## Exercise requirements
Starting at the first line of the data below, write out each line exactly until you reach the line containing "# polished, so", and include that line too.

start Stored data

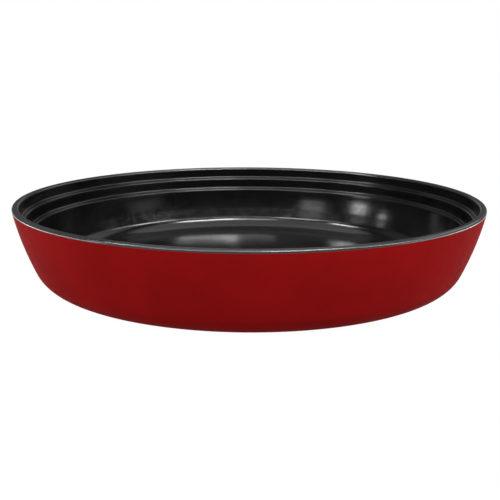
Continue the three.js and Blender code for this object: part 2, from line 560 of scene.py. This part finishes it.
# %% Red satin enamel
fired_enamel(
    outside_coat, "satin_red_enamel", dark="6b0a0b", light="720b0c", cloud_size=28,
    fleck="480708", fleck_size=0.9, fleck_share=0.12,
    peel_size=2.2, peel_height=0.05, peel_strength=0.12, roughness=(0.5, 0.58), gloss=0.006,
)

# %% [markdown]
# The inside is a satin black enamel, smooth enough for the windows of a room to show in the wall
# as soft-edged patches. Its grain breaks those patches up a little. The real grain is near 0.3 mm,
# and it is drawn at 1.3 mm, about as fine as a picture of the whole pan can show.

# %% Black satin enamel
fired_enamel(
    inside_coat, "satin_black_enamel", dark="030303", light="070707", cloud_size=20,
    fleck="0c0c0d", fleck_size=0.8, fleck_share=0.5,
    peel_size=1.3, peel_height=0.02, peel_strength=0.2, roughness=(0.14, 0.19), gloss=0.35,
)

# %% [markdown]
# The lip is wiped clean of colour before firing, so that the ground coat shows as a dark grey band.
# That coat holds cobalt and nickel to grip the iron, and fires a little rougher than the black
# coat, which gives the lip broad, soft highlights. Its grain is drawn as coarse as the black's.

# %% Grey ground coat on the lip
fired_enamel(
    lip_band, "grey_ground_coat", dark="0e0e0f", light="151516", cloud_size=12,
    fleck="1c1c1d", fleck_size=0.8, fleck_share=0.5,
    peel_size=1.3, peel_height=0.02, peel_strength=0.08, roughness=(0.19, 0.25), gloss=0.6,
)

# %% [markdown]
# Under the base the same ground coat is left matt and thick. It is fired on fixing pins and never
# polished, so it is the roughest of the coats, with a grain that a finger would feel.

# %% Matt black ground coat under the base
fired_enamel(
    base_coat, "matt_black_ground_coat", dark="131314", light="202021", cloud_size=15,
    fleck="2b2b2c", fleck_size=1.2, fleck_share=0.6,
    peel_size=1.2, peel_height=0.12, peel_strength=0.4, roughness=(0.5, 0.65), gloss=0.5,
)

# %% [markdown]
# The foot ring is bare grey cast iron, ground flat on a turning table. The wheel leaves fine rings
# about the pan's axis, and the flakes of graphite in the iron mottle it dark and light. A Wave
# texture turns about the axis by itself. One of its rings is 2 pi / 20 divided by the scale wide,
# so the scale follows from the wanted spacing. Real grinding marks are near 0.1 mm apart and are
# drawn 1 mm apart to be seen, and the flakes are drawn 2 mm across for the same reason. The metal
# keeps the default IOR.

# %% Ground cast iron
WAVE_RING = 2 * pi / 20
MARK_SPACING = 1.0
MARK_DEPTH = 0.03 * MM
FLAKE_SIZE = 2
WEAR_SIZE = 3

material, tree = new_material("ground_cast_iron")
place = place_in_mm(tree)
flakes = add_node(tree, "ShaderNodeTexNoise", {
    "Vector": place, "Scale": 1 / FLAKE_SIZE, "Detail": 4.0,
})
mottled = add_node(tree, "ShaderNodeMapRange", {"Value": flakes.outputs["Fac"], **NOISE_RANGE})
tone = add_node(tree, "ShaderNodeMix", {
    0: mottled.outputs["Result"], MIX_FIRST: linear("5b5957"), MIX_SECOND: linear("84817d"),
}, data_type="RGBA")
rings = add_node(
    tree, "ShaderNodeTexWave",
    {"Vector": place, "Scale": WAVE_RING / MARK_SPACING, "Distortion": 0.6, "Detail": 2.0},
    wave_type="RINGS", rings_direction="Z",
)
marks = add_node(tree, "ShaderNodeBump", {
    "Height": rings.outputs["Fac"], "Strength": 0.35, "Distance": MARK_DEPTH,
})
patches = add_node(tree, "ShaderNodeTexNoise", {"Vector": place, "Scale": 1 / WEAR_SIZE})
wear = add_node(tree, "ShaderNodeMapRange", {
    "Value": patches.outputs["Fac"], **NOISE_RANGE, "To Min": 0.35, "To Max": 0.5,
})
iron = add_node(tree, "ShaderNodeBsdfPrincipled", {
    "Base Color": tone.outputs[MIX_RESULT], "Metallic": 1.0, "Roughness": wear.outputs["Result"],
    "Normal": marks.outputs["Normal"],
})
finish_with(iron_body, material, iron)

# %% [markdown]
# ## Studio
#
# The pan stands on a plain pale floor of matt acrylic. To the camera the sheet glows white from
# below, as a light table does, so the pan's shadow is nearly washed out and the floor meets the
# white sky without a horizon. To the pan itself the floor is only a pale grey, because a white one
# would throw a bright band up under the lip. From below the sheet is clear, so that the foot and
# the base can be looked at, and it lies a hair under the foot, because two faces in one plane
# flicker.

# %% Floor
FLOOR_SIZE = 12.0
FLOOR_DROP = 0.05 * MM
FLOOR_GLOW = 0.6
FLOOR_WHITE = 1.02
SHADOW_WASH = 0.93

surface = bmesh.new()
bmesh.ops.create_grid(surface, x_segments=1, y_segments=1, size=FLOOR_SIZE / 2)
bmesh.ops.translate(surface, verts=surface.verts, vec=(0, 0, -FLOOR_DROP))
floor_mesh = bpy.data.meshes.new("studio_floor")
surface.to_mesh(floor_mesh)
surface.free()
studio_floor = bpy.data.objects.new("studio_floor", floor_mesh)
bpy.context.scene.collection.objects.link(studio_floor)
material, tree = new_material("pale_acrylic")
acrylic = add_node(tree, "ShaderNodeBsdfPrincipled", {
    "Base Color": linear("606060"), "Roughness": 0.9, "Specular IOR Level": 0.1,
    "Emission Color": (1, 1, 1, 1), "Emission Strength": FLOOR_GLOW,
})
glow = add_node(tree, "ShaderNodeEmission", {"Color": (1, 1, 1, 1), "Strength": FLOOR_WHITE})
rays = add_node(tree, "ShaderNodeLightPath")
wash = add_node(tree, "ShaderNodeMath", {
    0: rays.outputs["Is Camera Ray"], 1: SHADOW_WASH,
}, operation="MULTIPLY")
washed = add_node(tree, "ShaderNodeMixShader", {
    "Fac": wash.outputs[0], 1: acrylic.outputs[0], 2: glow.outputs[0],
})
sides = add_node(tree, "ShaderNodeNewGeometry")
clear = add_node(tree, "ShaderNodeBsdfTransparent")
sheet = add_node(tree, "ShaderNodeMixShader", {
    "Fac": sides.outputs["Backfacing"], 1: washed.outputs[0], 2: clear.outputs[0],
})
add_node(tree, "ShaderNodeOutputMaterial", {"Surface": sheet.outputs[0]})
floor_mesh.materials.append(material)
print(f"floor {FLOOR_SIZE:.0f} m square, {FLOOR_DROP / MM} mm under the foot")

# %% [markdown]
# A room is darker on the camera's side and lighter behind the pan. The sky's strength follows the
# direction's Y for the rays that light the pan, and only the camera sees it as plain white.

# %% Sky
SKY_FRONT = 0.03
SKY_BACK = 0.12

world = bpy.data.worlds.new("studio_sky")
bpy.context.scene.world = world
world.use_nodes = True
tree = world.node_tree
tree.nodes.clear()
rays = add_node(tree, "ShaderNodeLightPath")
outlook = add_node(tree, "ShaderNodeTexCoord")
parts = add_node(tree, "ShaderNodeSeparateXYZ", {"Vector": outlook.outputs["Generated"]})
fade = add_node(tree, "ShaderNodeMapRange", {
    "Value": parts.outputs["Y"], "From Min": 0.0, "From Max": 1.0,
    "To Min": SKY_FRONT, "To Max": SKY_BACK,
})
seen = add_node(tree, "ShaderNodeBackground", {"Color": (1, 1, 1, 1), "Strength": 1.0})
lighting = add_node(tree, "ShaderNodeBackground", {
    "Color": (1, 1, 1, 1), "Strength": fade.outputs["Result"],
})
sky = add_node(tree, "ShaderNodeMixShader", {
    "Fac": rays.outputs["Is Camera Ray"], 1: lighting.outputs[0], 2: seen.outputs[0],
})
add_node(tree, "ShaderNodeOutputWorld", {"Surface": sky.outputs[0]})
print(f"sky strength {SKY_FRONT} in front, {SKY_BACK} behind")

# %% [markdown]
# Glossy black shows its lights, not itself, so each light here has a job. Lights are given by the
# direction and the angle at which the pan sees them. They stand far off, so that the whole pan sees
# them in the same direction, and their size and power follow from the angle and from how bright
# the face of each one is. The camera doesn't see them.

# %% Kinds of light
LIGHT_DISTANCE = 4.0


def direction(azimuth, elevation):
    """A unit vector. Azimuth 0 is the camera's side, and 90 is to its right."""
    return Vector((
        sin(azimuth) * cos(elevation), -cos(azimuth) * cos(elevation), sin(elevation),
    ))


def add_light(kind, name, azimuth, elevation, distance, energy):
    data = bpy.data.lights.new(name, kind)
    data.energy = energy
    light = bpy.data.objects.new(name, data)
    light.visible_camera = False
    towards = direction(azimuth, elevation)
    light.location = towards * distance
    light.rotation_euler = towards.to_track_quat("Z", "Y").to_euler()
    bpy.context.scene.collection.objects.link(light)
    return data


def add_softbox(name, azimuth, elevation, width, height, radiance, distance=LIGHT_DISTANCE):
    """A softbox, in degrees as the pan sees it. Its power follows from how bright its face is."""
    size = [2 * distance * tan(radians(side) / 2) for side in (width, height)]
    power = radiance * pi * size[0] * size[1]
    data = add_light("AREA", name, radians(azimuth), radians(elevation), distance, power)
    data.shape = "RECTANGLE"
    data.size, data.size_y = size
    print(f"{name}: azimuth {azimuth}, elevation {elevation:.0f}, {size[0]:.2f} by {size[1]:.2f} m")


# %% [markdown]
# A wide panel overhead gives the soft grey band where the wall rounds into the floor. The keys and
# lines draw the bright lines on the ledges, the rounding and the lip. The sides and the backdrop
# keep the ledges from going black where they turn away, and the windows give the patches in the
# wall.

# %% Overhead panel and softboxes
OVERHEAD_ELEVATION = radians(84)
OVERHEAD_POWER = 2.0
OVERHEAD_ANGLE = radians(80)

overhead = add_light(
    "SUN", "overhead_panel", 0, OVERHEAD_ELEVATION, LIGHT_DISTANCE, OVERHEAD_POWER,
)
overhead.angle = OVERHEAD_ANGLE

# Each row: name, azimuth, elevation, width and height in degrees, radiance
SOFTBOXES = [
    ("key_right", 34, 53, 30, 4, 78),
    ("key_front", 0, 54, 24, 4, 23),
    ("key_left", -75, 45, 14, 5, 44),
    ("line_left", -34, 35, 24, 4, 22),
    ("line_right", 68, 30, 26, 4, 26),
    ("side_left", -125, 31, 50, 26, 0.3),
    ("side_right", 122, 31, 56, 26, 1.1),
    ("window_front", -41, 19, 14, 9, 4),
    ("window_middle", -72, 13.5, 9, 9, 13),
    ("window_back", -90, 14, 4, 5, 12),
    ("window_right", 68, 12, 24, 10, 0.5),
    ("window_right_pane", 68, 13, 12, 6, 0.5),
    ("backdrop", 180, 12, 20, 16, 0.2),
]
for softbox in SOFTBOXES:
    add_softbox(*softbox)

# %% [markdown]
# A row of strips in front carries the thin line above the rounding from one side to the other. Each
# strip hangs a little lower than the one nearer the middle, because the wall mirrors lower places
# towards its sides.

# %% Strips
STRIP_WIDTH = 15
STRIP_HEIGHT = 4
STRIP_RADIANCE = 8
STRIP_LOWEST = 26
STRIP_RISE = 7

for azimuth in range(-60, 91, STRIP_WIDTH):
    elevation = STRIP_LOWEST + STRIP_RISE * cos(radians(azimuth))
    name = f"strip_{azimuth}"
    add_softbox(name, azimuth, elevation, STRIP_WIDTH, STRIP_HEIGHT, STRIP_RADIANCE)

# %% [markdown]
# Two low kickers brighten the red where the sides turn away. They stand close by and lower than
# the lip, so nothing inside the pan can mirror them.

# %% Kickers
KICKER_DISTANCE = 0.3
KICKER_ELEVATION = 3.8
KICKER_WIDTH = 50
KICKER_HEIGHT = 6.4

for name, azimuth, radiance in (("kicker_left", -80, 8), ("kicker_right", 80, 7)):
    add_softbox(
        name, azimuth, KICKER_ELEVATION, KICKER_WIDTH, KICKER_HEIGHT, radiance, KICKER_DISTANCE,
    )

# %% [markdown]
# The camera looks down on the pan at about 12 degrees from a little over half a metre. It is aimed
# just below the middle of the pan, and turned by a quarter of a degree about its own axis, as a
# camera held by hand is. The view transform is set to Standard, so that a white stays white.

# %% Camera
CAMERA_LENS = 61.53
CAMERA_DISTANCE = 525.8 * MM
CAMERA_ELEVATION = radians(12.07)
CAMERA_ROLL = radians(0.25)
TARGET = Vector((0, 0, 25.85 * MM))
AIM = Vector((0.51 * MM, -2.29 * MM, 15.86 * MM))

camera_data = bpy.data.cameras.new("camera")
camera_data.lens = CAMERA_LENS
camera = bpy.data.objects.new("camera", camera_data)
camera.location = TARGET + direction(0, CAMERA_ELEVATION) * CAMERA_DISTANCE
camera.rotation_mode = "QUATERNION"
looking = (AIM - camera.location).to_track_quat("-Z", "Y")
camera.rotation_quaternion = looking @ Quaternion((0, 0, 1), CAMERA_ROLL)
bpy.context.scene.collection.objects.link(camera)
bpy.context.scene.camera = camera
bpy.context.scene.view_settings.view_transform = "Standard"
print(f"camera at {[round(value, 3) for value in camera.location]}, lens {CAMERA_LENS} mm")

end Stored data

## Reply
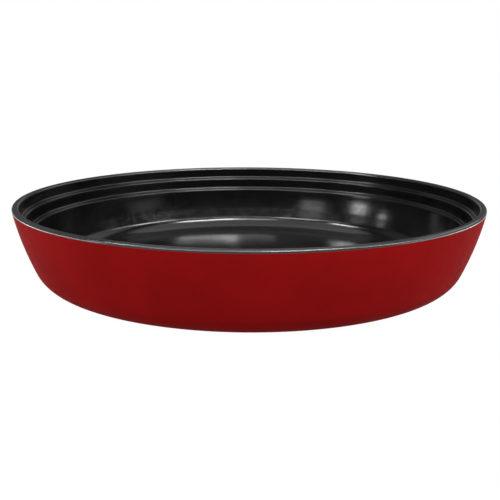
Continue the three.js and Blender code for this object: part 2, from line 560 of scene.py. This part finishes it.
# %% Red satin enamel
fired_enamel(
    outside_coat, "satin_red_enamel", dark="6b0a0b", light="720b0c", cloud_size=28,
    fleck="480708", fleck_size=0.9, fleck_share=0.12,
    peel_size=2.2, peel_height=0.05, peel_strength=0.12, roughness=(0.5, 0.58), gloss=0.006,
)

# %% [markdown]
# The inside is a satin black enamel, smooth enough for the windows of a room to show in the wall
# as soft-edged patches. Its grain breaks those patches up a little. The real grain is near 0.3 mm,
# and it is drawn at 1.3 mm, about as fine as a picture of the whole pan can show.

# %% Black satin enamel
fired_enamel(
    inside_coat, "satin_black_enamel", dark="030303", light="070707", cloud_size=20,
    fleck="0c0c0d", fleck_size=0.8, fleck_share=0.5,
    peel_size=1.3, peel_height=0.02, peel_strength=0.2, roughness=(0.14, 0.19), gloss=0.35,
)

# %% [markdown]
# The lip is wiped clean of colour before firing, so that the ground coat shows as a dark grey band.
# That coat holds cobalt and nickel to grip the iron, and fires a little rougher than the black
# coat, which gives the lip broad, soft highlights. Its grain is drawn as coarse as the black's.

# %% Grey ground coat on the lip
fired_enamel(
    lip_band, "grey_ground_coat", dark="0e0e0f", light="151516", cloud_size=12,
    fleck="1c1c1d", fleck_size=0.8, fleck_share=0.5,
    peel_size=1.3, peel_height=0.02, peel_strength=0.08, roughness=(0.19, 0.25), gloss=0.6,
)

# %% [markdown]
# Under the base the same ground coat is left matt and thick. It is fired on fixing pins and never
# polished, so it is the roughest of the coats, with a grain that a finger would feel.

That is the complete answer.